El museo estaba completamente vacío esa tarde, y la mujer se encontraba a sus anchas ante el retrato. Tuve tiempo de especular sobre unos cuantos detalles biográficos.
«Reside en Dorking o Bagshot. De cuarenta y cinco o cincuenta años. Ha ido de compras. Casada, dos hijos, ya no deja que su marido se la tire. Felicidad aparente, insatisfacción profunda.»
Con eso parecía estar todo dicho. Estaba contemplando el cuadro como si fuese una adoradora de iconos. Sus ojos lo devoraron con avidez de arriba abajo. Luego se detuvieron y, de nuevo, empezaron a recorrer su superficie lentamente. A veces ladeaba la cabeza y lanzaba el cuello hacia adelante. Las ventanas de su nariz parecían agrandarse como si percibiera nuevos significados en el cuadro. Las manos, que temblequeaban de vez en cuando, descansaban sobre los muslos. Gradualmente, los movimientos fueron cesando.

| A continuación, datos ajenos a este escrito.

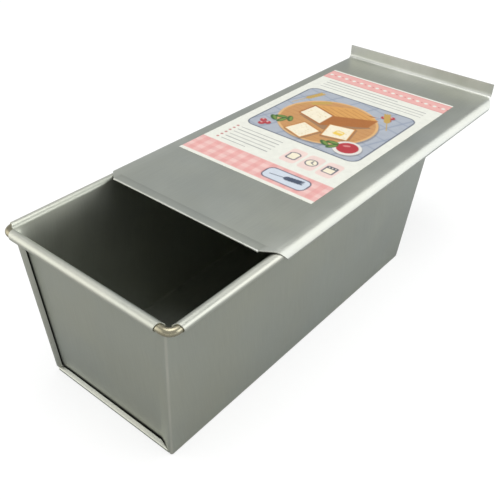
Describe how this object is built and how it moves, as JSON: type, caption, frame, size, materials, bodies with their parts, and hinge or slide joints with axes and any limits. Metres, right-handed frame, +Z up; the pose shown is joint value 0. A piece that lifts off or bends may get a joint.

—Una especie de paz religiosa —le susurré a Toni—. Bueno, casi religiosa, en todo caso. Pon eso.
Volví a enfocarle las manos. Ahora las tenía juntas y apretadas como las de un monaguillo. Entonces, le dirigí otra vez los prismáticos al rostro. Había cerrado los ojos. Mencioné el detalle.
—Parece estar recreando la belleza de lo que tiene delante, o deleitarse con la imagen lograda. No lo sabría decir.
La observé con los gemelos durante dos minutos largos. Mientras tanto, Toni, con el boli a punto, esperaba mi siguiente comentarlo.
Había dos formas de interpretarlo: o estaba más allá del placer de observación o se había dormido.